The series centers around Sophie Mercer, who is a witch, or so she thinks until towards the end of the first book. She finds out she is a demon, one of the most powerful supernatural creatures or prodigium in existence. The series starts out with Sophie having to attend Hex Hall after she does a spell that goes wrong. Hex Hall is a school for “bad” supernatural teenagers. Throughout the series, she has to grapple with being a demon while also being a teenager. She deals with love, family, school, friends and unlike most teenagers, the possible destruction of all supernatural creatures.

I find the books a bit fluffy, but I do enjoy them. I even read the spin-off series, School Spirits. My favorite part is probably Sophie. She is pretty sarcastic and uses sarcasm to cope with all the chaos around her. I also like her relationships with Elodie, her nemesis in the first book, and Jenna, her vampire best friend. I especially love the banter between her and Jenna.

There is a love triangle in this book and while normally I am not a fan of love triangles, I thought this one worked fairly well and was realistic. Sophie, like many other witches and warlocks, is betrothed to a fellow warlock, Cal. However, Sophie falls for Archer, resident bad boy. Both boys represent a clear choice for Sophie, in regards to which direction she wants to head and I think Hawkins handled it well. I also liked her resolution with the triangle, though it did seem a bit convenient.

However, sometimes I feel like the endings were rushed in the books,  especially the last one. I felt the last one felt a little jumbled in the plotting and the ended was very rushed.

Overall, I really liked this series and as I mentioned before, I have started the spin-off series. I think this series would translate really well to a movie or TV show, as it does have fun characters and the plot is very compelling, plus there is lots of action!

Review: Penny Dreadful

Author: Laurel Synder
Publisher: Random House Books for Young Readers
Release Date: September 28, 2010
Pages: 320

Source: Library
Why I read it: I had this on my Goodreads shelf and it seemed like a book that I could read quickly.

Penelope Grey lives a very comfortable and happy life in the city. But she wants more. She wants her life to be exciting and an adventure like in the books she reads. One day, she wishes for something exciting to happen and her father comes home and tells her and her mother that he has quit his job. The family also finds out that they have inherited an old house in Tennessee.

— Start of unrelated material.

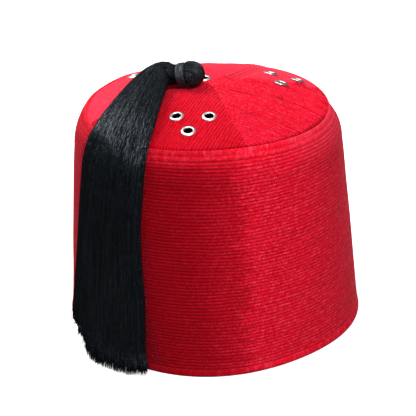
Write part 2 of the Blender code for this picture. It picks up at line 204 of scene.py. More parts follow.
# --- mesh building
def add_piece(name, points, groups, surface, slot, replaces=()):
    """A closed piece from points and groups of faces, each with its corners' places on the cloth."""
    points = np.asarray(points, dtype=float)
    volume = 0.0
    for faces, _ in groups:
        for corner in range(1, faces.shape[1] - 1):
            turn = np.cross(points[faces[:, corner]], points[faces[:, corner + 1]])
            volume += (points[faces[:, 0]] * turn).sum()
    if volume < 0:
        groups = [(faces[:, ::-1], None if place is None else place[:, ::-1]) for faces, place in groups]
    corners = [face for faces, _ in groups for face in faces.tolist()]
    mesh = bpy.data.meshes.new(name)
    mesh.from_pydata((points * MM).tolist(), [], corners)
    places = [np.zeros((*faces.shape, 3)) if place is None else place for faces, place in groups]
    attribute = mesh.attributes.new("place", "FLOAT_VECTOR", "CORNER")
    values = np.concatenate([place.reshape(-1, 3) for place in places]).astype(np.float32)
    attribute.data.foreach_set("vector", values.ravel())
    mesh.materials.append(surface)
    mesh.shade_smooth()
    piece = bpy.data.objects.new(name, mesh)
    bpy.context.scene.collection.objects.link(piece)
    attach(piece, "root")
    if replaces:
        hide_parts(*replaces)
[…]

Penelope and her family are forced to move there, because of financial concerns. When they arrive in Tennessee, they find out that not only did they inherit the house, they also inherited many tenants and a huge debt. Penelope gets to know the tenants and other various people around the small town and tries to help out her family.

This is a sweet, heartwarming book about the power of friendship. I actually liked this a lot more than I expected. The characterization is great. All of the characters are very interesting, with great back stories, and a lot of them even have hidden depths. There is even a lot of diversity in the book! I couldn’t pick a favorite character, because they are all complete individuals.

My favorite part of the book is the development that Penelope, later Penny, goes through. She is a lonely girl in the city, but learns to make friends and learns how the power of friendship can help overcome adversity. Even a lot of the other characters have their own small story arcs and development. For example, her mother, who was formerly a housewife, begins to work in an unusual job. Her father finds a hidden talent that he didn’t know he has. And even Penny’s new friends have their own small developments.

Very sweet and heartwarming book. Though this book is middle grade, I feel like even adults can take something away from the story. I also loved the illustrations, but wish there had been a few more!